Excellent post. (I don't agree with all of it, but it's refreshingly well argued.)

What ultimately got Microsoft into trouble was the predatory nature/posture they took when dealing with Sun, Netscape and AOL. It was documented. And when it played back in court it was pretty frightening. ... Separating the browser from the operating system is just a red herring. It is nonsense.

I think that you're right on that point. The bundling was attacked because the DOJ hoped that they might be able to use Microsoft's '95 Consent Decree to put a wedge between what they saw as predatory practices and the market. The Circuit Court closed off that less severe track by agreeing to Microsoft's liberal interpretation of the decree.

That left DOJ with little option but to mount a full-scale antitrust action. In that action, they defined the single tying act as part of a broad pattern of acts designed to protect Microsoft's platform franchise. Jackson seems to suggest that it's too late for any change in the tying practice to fix the alleged (and now decreed) market manipulation.

The cost of the various products to consumers is mentioned -- sometimes prominently as when they analyze Microsoft's high costs of developing and marketing a free browser -- but it doesn't become a prime aspect of the case.

In fact, the plaintiff case, as Jackson has refined it, comes down to something that Microsoft correctly identified early on: "Freedom to innovate."

Microsoft did many things wrong in this case, but something they did right is pick up on that phrase and use it throughout as their prime PR stance. The gov't case charges that Microsoft's practices stifle the market and put a damper on innovation.
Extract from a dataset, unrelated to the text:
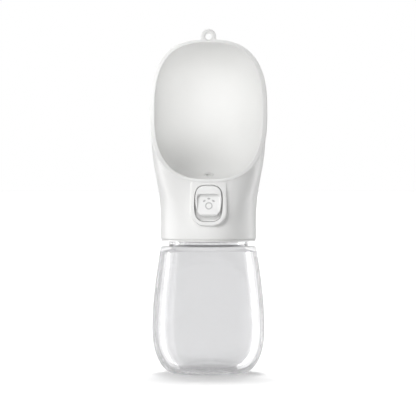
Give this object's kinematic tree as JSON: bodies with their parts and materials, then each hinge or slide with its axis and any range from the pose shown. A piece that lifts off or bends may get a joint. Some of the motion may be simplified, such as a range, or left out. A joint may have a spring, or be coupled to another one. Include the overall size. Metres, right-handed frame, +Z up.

Microsoft did not successfully counter that charge in court, but they have at least been successful in the PR battle.

I appreciate you're point that "the consumer secretly wants a monopoly, defined as standard-bearer" and that other monopolies are likely to rise in the internet economy. I agree except that I think the consumer cares mostly about the standard and doesn't care whether it comes from a monopoly or from some other mechanism.

Several standard-setting methods have developed. Only in a few instances have they depended on a monopoly to set them. The standard that's eventually embraced by mixed market forces might not be the best standard, but it's at least as likely to be a good one as a standard imposed on a market by a monopoly.

The DOJ didn't grab onto the clever catch-phrase, but their case boils down to "Freedom to innovate". It's just that they define it as a broader freedom.